Phase Three: Office Real Estate Reaches Terminal Impairment
The memo focuses on housing. The more direct exposure is office. Fewer workers plus AI-assisted productivity equals permanently lower space demand per unit of output. Class B and C office becomes stranded. Downtown ecosystems — restaurants, parking, retail, transit — deteriorate in sequence. Local and regional banks carrying commercial real estate concentrations emerge as the next latent stress nodes. The crisis transitions from "AI is replacing labor" to "the physical infrastructure built for that labor is overbuilt" — and that is when regional banking stress resurfaces.
Phase Four: Banks Become the Amplifier
The banking system was not the origin of this crisis. It becomes its transmission mechanism. Private credit can hold to maturity; the real economy cannot stop weakening. Deposits slow, CRE losses mount, consumer credit deteriorates among prime-but-stressed households. Banks respond as they always do: tighten standards, cut risk, protect capital. The result is not a bank run — it is credit rationing. And credit rationing is lethal in a transition economy, where small businesses need working capital, households need refinancing flexibility, and municipalities need confidence in debt issuance. The downturn deepens through withdrawal, not collapse.

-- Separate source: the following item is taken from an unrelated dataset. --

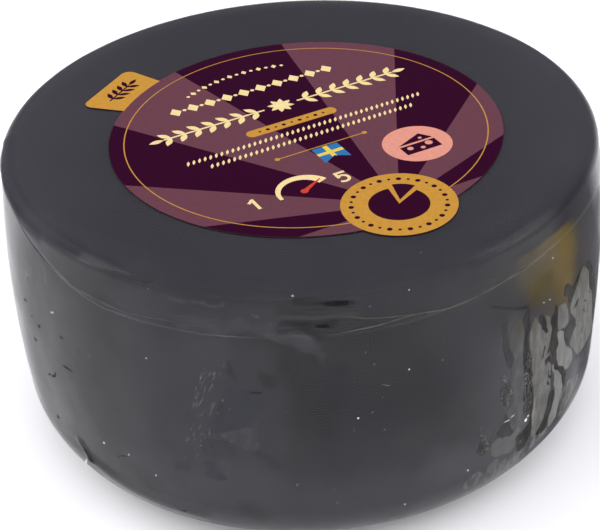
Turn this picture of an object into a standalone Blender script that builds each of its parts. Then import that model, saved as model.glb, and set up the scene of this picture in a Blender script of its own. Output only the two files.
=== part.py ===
"""A wax-coated cheese wheel in clear shrink film, with its die-cut label.

The wheel stands on its flat base at the origin, +Z up, and its front faces -Y.
Sizes are in metres. An azimuth is in degrees, 0 at the front and growing
towards +X.
"""

import math

import bmesh
import bpy

WHEEL_HEIGHT = 0.0884
RIM_RADIUS = 0.0830       # where the rounded corner runs into the side
CORNER_IN = 0.0030        # the corner's round, measured inwards
CORNER_DROP = 0.0043      # and downwards
TOP_FALL_WIDTH = 0.0077   # the outer stretch of the top that falls to the corner
TOP_FALL = 0.0007
BELLY = 0.0016            # how far the side stands out halfway down
FOOT_RADIUS = 0.0839
FOOT_IN = 0.0209          # the round under the side, measured inwards
FOOT_RISE = 0.0190        # and upwards

UPPER_SIDE = 0.0264       # the stretch of the side that holds the film's fold
UPPER_ROWS = 12
LOWER_ROWS = 10
CORNER_ROWS = 6
FALL_ROWS = 4
FOOT_ROWS = 9
COLUMNS = 108
POLE_MERGE = 0.00001

SEAM_DROP = 0.0142        # the film's welded edge, measured down from the top
SEAM_RISE_LEFT = 0.0100   # how much higher it runs round the left shoulder
SEAM_CLIMB_LEFT = (34.0, 76.0)      # degrees left of the front where it climbs
SEAM_FALL_LEFT = (110.0, 170.0)     # and where it comes down again
SEAM_RISE_RIGHT = 0.0026
SEAM_CLIMB_RIGHT = (8.0, 50.0)
SEAM_FALL_RIGHT = (120.0, 170.0)
SEAM_SOFT = 0.0016        # the height over which the doubled film steps out
BAND_PROUD = 0.0004       # the doubled film above the welded edge
BAND_FADE = 0.0030        # it runs out into the top over this height
BASE_CLEAR = 0.0010       # no relief lower than this, so the base stays flat

WAVES = (                 # depth, waves round the wheel, turn in degrees
    (0.00022, 2, 20.0),
    (0.00018, 3, 75.0),
    (0.00012, 7, 10.0),
)
WAVE_TOP = 0.010          # the unevenness dies out this far from top and base
WAVE_FOOT = 0.018

# Each fold of the film follows stations of azimuth and height, with its
# half width and its depth, which is negative where the film dips in.
FOLDS = (
    (((-1.0, 0.0836), (4.0, 0.0832), (8.5, 0.0826)), 0.0026, -0.0008),
    (((-4.0, 0.0784), (2.0, 0.0778), (7.5, 0.0782)), 0.0028, -0.0009),
    (((-3.0, 0.0748), (1.5, 0.0702), (4.4, 0.0648)), 0.0030, -0.0006),
    (((-52.5, 0.0275), (-49.5, 0.0236), (-46.3, 0.0175)), 0.0034, 0.0011),
    (((-46.3, 0.0175), (-40.0, 0.0146), (-33.0, 0.0132), (-22.0, 0.0126)), 0.0034, 0.0007),
    (((74.0, 0.0720), (80.0, 0.0660), (84.0, 0.0560)), 0.0070, 0.0007),
)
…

Phase Five: Expectations Collapse Before the Data Does
The labor shock travels further than unemployment figures capture. Workers who keep their jobs begin behaving like workers who've lost them — before any layoff notice arrives. Raises disappear. Replacement anxiety rises. Household formation slows. Elective healthcare, private schooling, and home upgrade spending contract. Startups outside AI cease to form. The economy enters behavioral austerity among the formerly secure: a demand contraction that precedes the data by years and proves nearly invisible to conventional macro indicators until it is entrenched.
Phase Six: Three Political Blocs, No Clean Majority
The policy response does not arrive as a coherent package. It arrives as a war. Three blocs form with irreconcilable priorities: Protectionists demanding deployment slowdowns, human-in-the-loop mandates, and AI licensing. Redistributors pushing compute taxes, sovereign inference levies, and national AI dividends. Accelerationists insisting on minimal friction and targeted retraining. None commands a majority. The result is a volatile sequence of partial measures, court battles, regulatory fragmentation, and state-federal conflict. That uncertainty alone suppresses investment outside AI infrastructure — which deepens the bifurcation it was meant to prevent.

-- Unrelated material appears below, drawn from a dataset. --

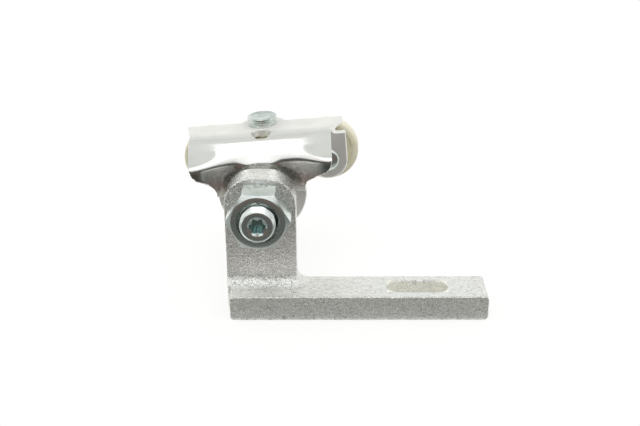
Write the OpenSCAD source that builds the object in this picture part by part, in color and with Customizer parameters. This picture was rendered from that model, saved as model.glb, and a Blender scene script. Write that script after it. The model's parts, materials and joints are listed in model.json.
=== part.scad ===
// Sliding door roller: a cast arm with a fixing slot, an M12 swivel stud with its nut,
// and a pressed carriage that holds two side rollers and one upright guide roller.
// The origin is at the centre of the slot, on the underside of the arm. X runs along
// the arm away from the lug, Y runs from the nut to the rollers, Z is up.

/* [Arm] */
// Length of the bar from its end face to the left side of the lug
arm_l = 90.2; // [80:0.1:120]
// Width of the bar
bar_w = 16; // [12:0.5:24]
// Height of the bar
bar_h = 9; // [7:0.5:14]
// Distance from the slot centre to the free end of the bar
slot_to_end = 24; // [18:0.5:40]
// Length of the slot over its round ends
slot_l = 21; // [12:0.5:30]
// Width of the slot
slot_w = 8.4; // [6:0.1:10]
// Corner radius at the free end of the bar
bar_corner_r = 1.5; // [0.5:0.1:3]
// Width of the lug
lug_w = 24.4; // [22:0.2:30]
// Thickness of the lug
lug_t = 10; // [8:0.5:14]
// Distance of the lug's front face behind the bar's centre line
lug_front_y = 2; // [0:0.5:4]
// Corner radius at the top of the lug
lug_corner_r = 9.5; // [4:0.5:10.5]
// Material of the lug above the centre of its bore
lug_above_bore = 11.4; // [10:0.2:16]
// Fillet between the lug and the bar
lug_fillet_r = 4; // [1:0.5:5]
// Height of the swivel axis above the underside of the arm
pivot_z = 36.9; // [34:0.1:50]

/* [Stud and nut] */
// Outer diameter of the stud's thread
stud_d = 12; // [10:0.5:14]
// Radial clearance of the stud in the lug
stud_gap = 0.1; // [0.02:0.01:0.3]
// Length of thread that stands out of the nut
stud_out = 3.2; // [1:0.1:8]
// Chamfer at the end of the stud
stud_chamfer = 0.9; // [0.3:0.1:1.5]
// Width over the six lobes of the recess
recess_d = 5.6; // [4:0.1:6]
// Depth of the six-lobe recess
recess_depth = 3.6; // [2:0.1:5]
// Diameter of the stud's flange behind the lug
flange_d = 18.6; // [17:0.1:20]
// Thickness of the stud's flange
flange_t = 5; // [4:0.1:5.6]
// Diameter of the swivel journal
journal_d = 14; // [13:0.1:14.5]
// Diameter of the stud's tail inside the rear washer
tail_d = 9; // [6:0.5:10]
// Diameter of the riveted head on the tail
tail_head_d = 13; // [11:0.5:14]
// Height of the riveted head
tail_head_h = 2.5; // [1.5:0.1:4]
// Width of the nut across its flats
nut_af = 19; // [18:0.5:20]
// Height of the nut
nut_h = 10.5; // [8:0.1:12]
// Angle by which the nut is turned from level flats
nut_turn = 1.5; // [-30:0.5:30]
// Outer diameter of the nut's countersink
nut_sink_d = 14.6; // [13:0.1:16]

/* [Swivel bush] */
// Wall of the bush in the eye of the carriage
bush_wall = 1; // [0.8:0.1:1.5]
// Diameter of the bush's flange
bush_flange_d = 18; // [17:0.5:20]
// Radial running clearance of the bush on the stud
bush_gap = 0.05; // [0.02:0.01:0.1]
// Axial play of the carriage on the stud
swivel_play = 0.1; // [0.05:0.01:0.3]
// Thickness of the washer behind the eye
rear_washer_t = 1.5; // [1:0.1:2]
// Diameter of the washer behind the eye
rear_washer_d = 18.8; // [17:0.1:22]

/* [Carriage plate] */
// Thickness of the pressed sheet
sheet_t = 2.5; // [2.5:0.1:3.2]
// Angle of the carriage on its stud, right side up
carriage_tilt = 4.2; // [-20:0.1:20]
// Width of the front apron
apron_w = 49.5; // [44:0.5:56]
// Distance of the apron's middle to the right of the swivel axis
apron_x = 0.8; // [-1:0.1:1]
// Gap between the lug and the apron
apron_gap = 3.6; // [3:0.1:5]
// Height of the top sheet above the swivel axis
top_z = 21; // [20.5:0.1:23]
// Outer radius of the bend between the top sheet and the apron
bend_r = 7; // [5:0.1:8]
// Half width of the apron's straight middle, behind the lug
wing_start = 9; // [7:0.5:11]
// Length of the sloping face at the wings' ends
wing_slope_l = 8; // [1:0.5:8.5]
// Angle of the sloping face below the top sheet
wing_slope = 38; // [30:1:45]
// Bend radius between the top sheet and the sloping face
crease_r = 6; // [4:0.5:7]
// Bend radius below the sloping face
wing_bend_r = 4; // [3.4:0.1:7]
// Width of the slanted cut at the apron's lower corners
corner_run = 5; // [3:0.5:6]
// Height of the slanted cut at the apron's lower corners
corner_rise = 3.5; // [2:0.5:5]
// Height of the apron's shoulder over the swivel axis
shoulder_z = 6.6; // [5.5:0.1:7]
// Height of the edge of the joggle over the swivel axis
joggle_z = 0.8; // [0.4:0.1:1.5]
// Radius of the eye
eye_r = 15.6; // [15:0.1:17]
// Radius of the arch that clears the stud's flange
arch_r = 11.5; // [11:0.1:12.5]
// Distance of the top sheet's rear edge behind the apron
sheet_d = 18; // [17:0.1:18.4]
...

Phase Seven: Capital Markets Split Into Two Economies
The bifurcation becomes structural. Machine GDP — compute, power, semiconductors, networking, cooling, AI security, machine-to-machine rails — compounds regardless of household demand. Human GDP — headcount-based software, friction-dependent intermediaries, discretionary consumer brands, local services, housing turnover — structurally derates. Indices, blending the two, stop describing reality. The result is massive dispersion, factor instability, and repeated quarters where the macro narrative is wrong while individual stock selection is decisive. Index resilience masks broad pain — until breadth finally breaks.

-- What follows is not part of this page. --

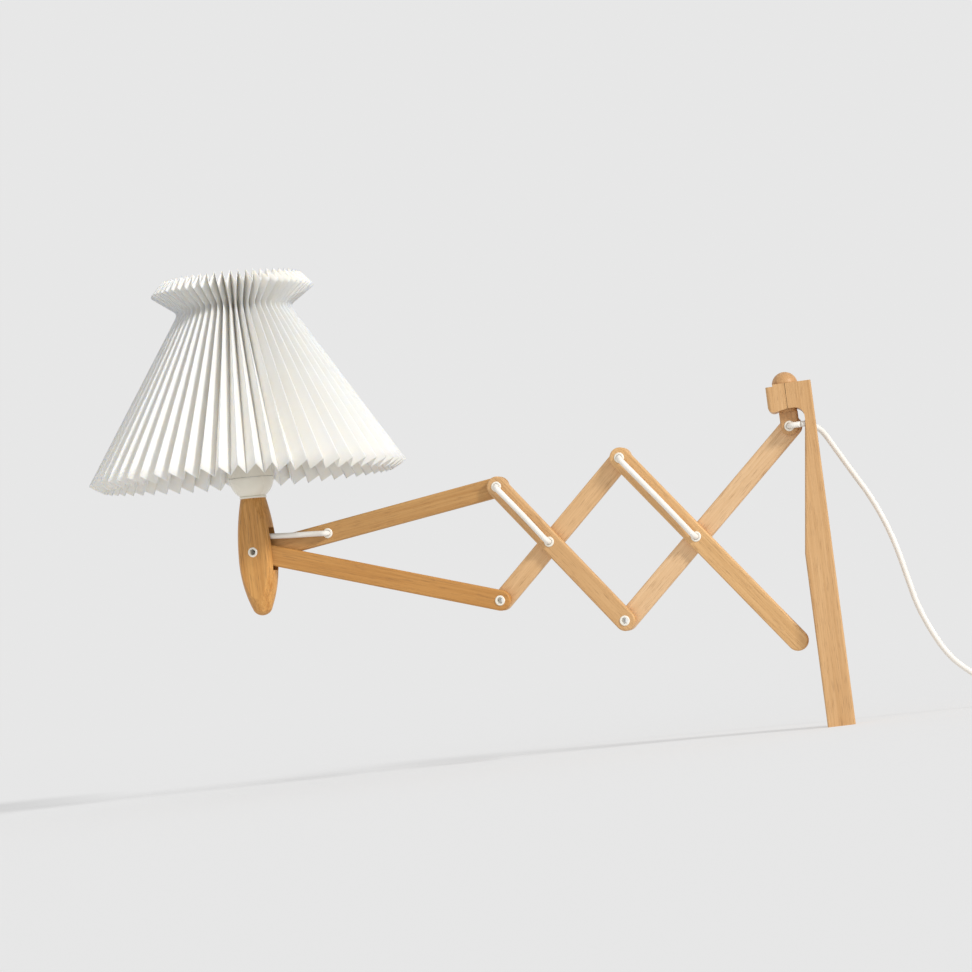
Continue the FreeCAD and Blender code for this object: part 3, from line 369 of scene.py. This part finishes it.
def dress_fittings():
    lacquer = plain_skin("eyelet_lacquer", (0.92, 0.88, 0.79), (0.88, 0.83, 0.72), (0.28, 0.4), coat=0.2)
    dress(lacquer, *[name for name in NODES if name.startswith("eyelet_")])
    jacket = plain_skin("cord_jacket", (0.90, 0.86, 0.80), (0.86, 0.82, 0.75), (0.45, 0.55), skin=2500.0)
    dress(jacket, *[name for name in NODES if name.startswith("lead_")], "plug_sleeve")
    cream = plain_skin("socket_cream", (0.92, 0.88, 0.76), (0.90, 0.85, 0.73), (0.22, 0.3), coat=0.25)
    dress(cream, "socket_cup", "socket_cap", "collar_ring", "shade_ring_lower", "plug_body")
    steel = plain_skin("zinc_steel", (0.60, 0.60, 0.61), (0.50, 0.50, 0.51), (0.3, 0.45), metal=1.0)
    dress(steel, "nipple", "lock_nut", "bulb_cap")
    brass = plain_skin("socket_brass", (0.78, 0.57, 0.25), (0.70, 0.49, 0.20), (0.25, 0.4), metal=1.0)
    dress(brass, "thread_shell", "centre_contact", "terminal_screws", "plug_pins")
    dress(plain_skin("porcelain", (0.86, 0.85, 0.82), (0.83, 0.82, 0.78), (0.15, 0.25)), "socket_insert")
    glass = plain_skin("opal_glass", (0.90, 0.89, 0.86), (0.88, 0.87, 0.84), (0.12, 0.2), coat=0.3)
    dress(glass, "bulb_glass")
    dress(plain_skin("white_wire", (0.85, 0.85, 0.83), (0.80, 0.80, 0.78), (0.3, 0.4)), "shade_carrier")
    dress(plain_skin("waist_thread", (0.88, 0.87, 0.83), (0.80, 0.79, 0.75), (0.7, 0.8)), "waist_thread")
    return jacket


# ================================================================ pleated shade


def on_holder(point):
    """From the lamp holder's own frame, with its pivot at the origin, to the frame of the lamp."""
    turn = Matrix.Rotation(SWING, 3, "Z") @ Matrix.Rotation(HOLDER_LEAN, 3, "X")
    return PIVOT["shade_tilt"] + turn @ point


def fold_levels():
    """Rim, waist and collar of the gathered paper, as (middle radius, height, outward slant, pleat depth)."""

    def depth(radius):
        return math.sqrt(PANEL_WIDTH**2 - (math.pi * radius / PLEATS) ** 2)

    slant = math.atan2(RIM_RADIUS - WAIST_RADIUS, WAIST_HEIGHT - RIM_HEIGHT)
    rim_depth = depth(RIM_RADIUS - PANEL_WIDTH / 2)
    rim_radius = RIM_RADIUS - rim_depth / 2 * math.cos(slant)
    rim_height = RIM_HEIGHT - rim_depth / 2 * math.sin(slant)
    waist_depth = depth(WAIST_RADIUS - PANEL_WIDTH / 2)
    waist_radius = WAIST_RADIUS - waist_depth / 2
    flare = math.atan2(COLLAR_RADIUS - waist_radius, COLLAR_HEIGHT - WAIST_HEIGHT)
    return [
        (rim_radius, rim_height, slant, rim_depth),
        (waist_radius, WAIST_HEIGHT, 0.0, waist_depth),
        (COLLAR_RADIUS, COLLAR_HEIGHT, -flare, depth(COLLAR_RADIUS)),
    ]


CONE_ROWS = 12
WAIST_ROWS = 4
COLLAR_ROWS = 5
BELOW_WAIST = 0.03  # share of the cone that the pinch at the waist takes
ABOVE_WAIST = 0.16  # share of the collar that it takes
PANEL_STEPS = (0.0, 0.07, 0.5, 0.93)  # across a panel, close to the fold on both sides


def fold_line(rim, waist, collar):
    """Points up one fold: straight up the cone, round the waist and straight out along the collar."""
    below = waist.lerp(rim, BELOW_WAIST)
    above = waist.lerp(collar, ABOVE_WAIST)
    line = [rim.lerp(below, row / CONE_ROWS) for row in range(CONE_ROWS)]
    for row in range(WAIST_ROWS):
        part = row / WAIST_ROWS
        line.append(below.lerp(waist, part).lerp(waist.lerp(above, part), part))
    return line + [above.lerp(collar, row / COLLAR_ROWS) for row in range(COLLAR_ROWS + 1)]


HAND_SEED = 11
UNEVEN_SPACING = (-0.10, 0.10)  # of a panel's share of the turn
UNEVEN_DEPTH = (0.95, 1.03)
PANEL_BOW = (-0.5 * MM, 0.9 * MM)
PAPER_GLOW = {"Subsurface Weight": 1.0, "Subsurface Radius": (1.0, 0.9, 0.75), "Subsurface Scale": 0.6 * MM}


def pleated_shade():
    hand = random.Random(HAND_SEED)
    levels = fold_levels()
    folds = 2 * PLEATS
    lines = []
    for step in range(folds):
        side = 1 if step % 2 == 0 else -1
        points = []
        for radius, height, slant, depth in levels:
            angle = math.pi * (step + hand.uniform(*UNEVEN_SPACING)) / PLEATS
            reach = side * depth / 2 * hand.uniform(*UNEVEN_DEPTH)
            out = radius + reach * math.cos(slant)
            up = height + reach * math.sin(slant)
            points.append(Vector((out * math.cos(angle), out * math.sin(angle), up)))
        lines.append(fold_line(*points))
    rows = len(lines[0])
    vertices = []
    for step in range(folds):
        here, there = lines[step], lines[(step + 1) % folds]
        bow = hand.uniform(*PANEL_BOW)
        for part in PANEL_STEPS:
            for row in range(rows):
                across = there[row] - here[row]
                outward = Vector((here[row].x, here[row].y, 0)).normalized()
                # The panel bows most in its middle, and less and less from the rim up.
                lift = outward * bow * 4 * part * (1 - part) * (1 - row / rows)
                vertices.append(on_holder(SHADE_OFFSET + here[row] + across * part + lift))
    columns = folds * len(PANEL_STEPS)
    faces = []
    for column in range(columns):
        beside = (column + 1) % columns
        for row in range(rows - 1):
            left, right = column * rows + row, beside * rows + row
            faces.append((left, right, right + 1, left + 1))
    mesh = bpy.data.meshes.new("folded_paper_shade")
    mesh.from_pydata([tuple(v) for v in vertices], [], faces)
    mesh.validate()
    mesh.shade_smooth()
    shade = bpy.data.objects.new("folded_paper_shade", mesh)
    bpy.context.scene.collection.objects.link(shade)
    thickness = shade.modifiers.new("paper", "SOLIDIFY")
    thickness.thickness = PAPER_THICKNESS
    thickness.offset = 0.0
    paper = plain_skin(
        "folded_paper", (0.89, 0.875, 0.84), (0.88, 0.86, 0.815), (0.6, 0.7), clouds=25.0, skin=900.0
    )
    set_shader(paper.node_tree.nodes["Principled BSDF"], PAPER_GLOW)
    mesh.materials.append(paper)
    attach(shade, "lamp_head")
    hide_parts("pleated_shade")


# ================================================================ free cord


def coil_route():
    """Inwards along the floor, up a layer where the spiral reverses, and outwards on top."""
    inwards = QUARTERS_IN * POINTS_PER_QUARTER
    outwards = QUARTERS_OUT * POINTS_PER_QUARTER
    climb = QUARTERS_UP * POINTS_PER_QUARTER
    inset = COIL_PITCH / (4 * POINTS_PER_QUARTER)
    outer = COIL_INNER_RADIUS + QUARTERS_IN * COIL_PITCH / 4
    centre = COIL_START + Vector((outer, 0, 0))
    points = []
    for number in range(inwards + climb + outwards + 1):
        angle = math.pi - number * math.pi / 2 / POINTS_PER_QUARTER
        inward = min(number, inwards + climb / 2)
        outward = max(0.0, number - inwards - climb / 2)
        radius = outer - inset * (inward - outward)
        height = COIL_PITCH * min(1.0, max(0.0, (number - inwards) / climb))
        points.append(centre + Vector((radius * math.cos(angle), radius * math.sin(angle), height)))
    return points


def tail_route(start, heading):
    points = [start]
    for number, run in enumerate(TAIL_RUNS):
        turned = heading + TAIL_TURN * number
        points.append(points[-1] + Vector((math.cos(turned), math.sin(turned), 0)) * run)
    return points


CORD_ROUNDNESS = 6
CORD_SMOOTHNESS = 8
ROUTE_ORDER = 3
FREE_ROUTE = [  # millimetres, from the hole in the neck down to the start of the coil
    (-12.0, -4.6, 110.0),
    (-22.0, -4.6, 110.0),
    (-31.7, 3.6, 105.6),
    (-39.5, 12.0, 90.2),
    (-42.4, 23.9, 68.1),
    (-42.8, 39.9, 39.4),
    (-41.9, 52.5, 4.7),
    (-41.4, 59.7, -30.4),
    (-40.6, 65.8, -58.9),
    (-38.9, 83.2, -98.2),
    (-37.6, 103.2, -117.4),
    (-35.6, 121.9, -131.0),
    (-33.9, 140.7, -140.3),
    (-33.0, 157.5, -143.5),
    (-33.0, 174.5, -143.5),
]


def supply_cord(jacket):
    coil = coil_route()
    points = [Vector(place) * MM for place in FREE_ROUTE]
    points += coil
    heading = math.pi / 2 - (QUARTERS_IN + QUARTERS_UP + QUARTERS_OUT) * math.pi / 2
    leave = coil[-1] + Vector((math.cos(heading), math.sin(heading), 0)) * CORD_DIAMETER
    points += tail_route(leave, heading)
    curve = bpy.data.curves.new("supply_cord", "CURVE")
    curve.dimensions = "3D"
    curve.bevel_depth = CORD_DIAMETER / 2
    curve.bevel_resolution = CORD_ROUNDNESS
    curve.resolution_u = CORD_SMOOTHNESS
    curve.use_fill_caps = True
    spline = curve.splines.new("NURBS")
    spline.points.add(len(points) - 1)
    for point, place in zip(spline.points, points):
        point.co = (*place, 1.0)
    spline.order_u = ROUTE_ORDER
    spline.use_endpoint_u = True
    curve.materials.append(jacket)
    cord = bpy.data.objects.new("supply_cord", curve)
    bpy.context.scene.collection.objects.link(cord)
    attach(cord, "wall")
    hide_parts("free_cord", "cord_coil", "cord_tail")


# ================================================================ studio


FLOOR_HALF_SIDE = 40.0
FLOOR_CLEAR = 1.2  # metres from the lamp at which the floor starts to fade into the backdrop
FLOOR_FADED = 3.5
FLOOR_GREY = (0.88, 0.88, 0.88, 1)
BACKDROP_GREY = (0.80, 0.80, 0.80, 1)
BACKDROP_SHARE = (0.5, 1.0)  # of the backdrop's grey in the floor, near the lamp and far off


def studio_floor():
    """A pale floor that shows the lamp's shadow and fades into the backdrop further off."""
    mesh = bpy.data.meshes.new("studio_floor")
    corners = [(-1, -1), (1, -1), (1, 1), (-1, 1)]
    places = [(x * FLOOR_HALF_SIDE, y * FLOOR_HALF_SIDE, FLOOR_HEIGHT) for x, y in corners]
    mesh.from_pydata(places, [], [(0, 1, 2, 3)])
    floor = bpy.data.objects.new("studio_floor", mesh)
    bpy.context.scene.collection.objects.link(floor)
    material, tree, shader, place = new_material("studio_floor")
    set_shader(shader, {"Base Color": FLOOR_GREY, "Roughness": 1.0, "Specular IOR Level": 0.0})
    rays = tree.nodes.new("ShaderNodeLightPath").outputs
    seen = reckon(tree, "MAXIMUM", rays["Is Camera Ray"], rays["Is Glossy Ray"])
    far = tree.nodes.new("ShaderNodeVectorMath")
    far.operation = "LENGTH"
    tree.links.new(place, far.inputs[0])
    faded = remap(tree, far.outputs["Value"], FLOOR_CLEAR, FLOOR_FADED, *BACKDROP_SHARE)
    share = reckon(tree, "MULTIPLY", seen, faded)
    glow = add_node(tree, "ShaderNodeEmission", Color=BACKDROP_GREY, Strength=1.0)
    tree.links.new(blend_surface(tree, share, shader, glow), tree.nodes["Material Output"].inputs["Surface"])
    mesh.materials.append(material)


AMBIENT = 0.57
KEY_LIGHT = dict(direction=(-0.52, -0.70, -0.46), strength=2.1, softness=9.0)
FILL_LIGHT = dict(direction=(-0.80, 0.50, -0.15), strength=0.3, softness=60.0)
CLIP_END = 100.0


def studio_world():
    world = bpy.data.worlds.new("studio")
    world.use_nodes = True
    bpy.context.scene.world = world
    tree = world.node_tree
    tree.nodes.clear()
    rays = tree.nodes.new("ShaderNodeLightPath").outputs
    seen = reckon(tree, "MAXIMUM", rays["Is Camera Ray"], rays["Is Glossy Ray"])
    seen = reckon(tree, "MAXIMUM", seen, rays["Is Transmission Ray"])
    ambient = add_node(tree, "ShaderNodeBackground", Color=(1, 1, 1, 1), Strength=AMBIENT)
    backdrop = add_node(tree, "ShaderNodeBackground", Color=BACKDROP_GREY, Strength=1.0)
    out = tree.nodes.new("ShaderNodeOutputWorld")
    tree.links.new(blend_surface(tree, seen, ambient, backdrop), out.inputs["Surface"])


def sun(name, direction, strength, softness):
    """A distant soft lamp that shines along a direction; its softness is in degrees."""
    light = bpy.data.lights.new(name, "SUN")
    light.energy = strength
    light.angle = math.radians(softness)
    lamp = bpy.data.objects.new(name, light)
    lamp.rotation_mode = "QUATERNION"
    lamp.rotation_quaternion = Vector(direction).to_track_quat("-Z", "Y")
    bpy.context.scene.collection.objects.link(lamp)


def photo_camera():
    back = Vector(
        (
            math.sin(CAMERA_AZIMUTH) * math.cos(CAMERA_ELEVATION),
            -math.cos(CAMERA_AZIMUTH) * math.cos(CAMERA_ELEVATION),
            math.sin(CAMERA_ELEVATION),
        )
    )
    level = Vector((0, 0, 1)).cross(back).normalized()
    upward = back.cross(level)
    right = level * math.cos(CAMERA_ROLL) + upward * math.sin(CAMERA_ROLL)
    above = upward * math.cos(CAMERA_ROLL) - level * math.sin(CAMERA_ROLL)
    data = bpy.data.cameras.new("photo_camera")
    data.sensor_width = SENSOR_WIDTH
    data.lens = FOCAL_PIXELS / IMAGE_SIDE * SENSOR_WIDTH
    data.clip_end = CLIP_END
    camera = bpy.data.objects.new("photo_camera", data)
    turn = Matrix((right, above, back)).transposed()
    camera.matrix_world = Matrix.Translation(CAMERA_TARGET + back * CAMERA_DISTANCE) @ turn.to_4x4()
    bpy.context.scene.collection.objects.link(camera)
    bpy.context.scene.camera = camera


photo_camera()
studio_floor()
studio_world()
sun("key_from_the_right", **KEY_LIGHT)
sun("fill_from_the_left", **FILL_LIGHT)
bpy.context.scene.view_settings.view_transform = "Standard"

dress_oak()
cord_jacket = dress_fittings()
pleated_shade()
supply_cord(cord_jacket)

Phase Eight: Valuation Frameworks Stop Working
The accounting shortcuts that built modern investing quietly fail. "ARR is recurring" — only if customers cannot leave. "Margin expansion is bullish" — only if customers remain solvent. "Prime credit is safe" — only if income paths remain stable. A forensic investing era begins: revenue quality supersedes revenue growth, customer concentration by occupation and income class becomes a core screen, and the critical distinction emerges between moats built on workflow embedding versus moats built on human inattention. In an agentic world, software that persists because switching is inconvenient is not the same as software that persists because it is irreplaceable. Agents do not have inertia.
Phase Nine: Pensions, Endowments, and the Illusion of Diversification
Institutions with long-duration liabilities discover that their portfolios were never truly diversified. Equities, private credit, real estate, and alternative assets all carry the same hidden exposure: the durability of human income. When that single factor deteriorates, correlations converge. Endowments cut spending rates. Pension funding gaps widen. Defined contribution savers approaching retirement face forced de-risking into short-duration sovereigns. Private asset marks face mandatory re-evaluation. The feedback into the real economy — through lower foundation grants, reduced institutional investment, political pressure on pension promises — closes another loop in the spiral.
Phase Ten: Geopolitical Realignment
The international dimension completes the picture. Countries whose current accounts depend on exported services and labor arbitrage — the model Citrini explicitly flags as obsolete for Indian IT — face rising unemployment, FX volatility, and political pressure toward protectionism. Meanwhile, nations controlling the bottlenecks of the AI supply chain — energy, chip fabrication, grid capacity, critical materials — gain structural bargaining power. Export controls and technical standards cease to be national security tools and become macroeconomic policy instruments. Geopolitical fragmentation slows adaptation, raises transition costs, and worsens the outcomes it was meant to manage.
The Master Screen
Across all ten phases, a single investment framework crystallizes. It begins with one question that no index is currently designed to answer: Is this business a claim on human income or machine output?
From there: Does the moat derive from friction, trust, regulation, or genuine irreplaceability? Is revenue recurring because customers cannot leave — or because they haven't yet been given an agent that will leave for them? Is growth coming from real demand expansion, or cost takeout that quietly cannibalizes the customer base?
And finally, the deepest screen of all: how much of any given portfolio's apparent diversification is simply human income beta wearing different labels?
Stabilization, within the memo's own logic, arrives only when policy restores the circular flow the displacement destroys — through transfers, compute taxation, adapted debt contracts, or some socialization of AI rents sufficient to reconnect production to demand. None of these are easy. None have a majority. None are priced.
The sell-off on Monday will likely be forgotten by Friday.
The question it briefly forced into the open — what institutions only work if human intelligence remains scarce? — will not be so easy to close.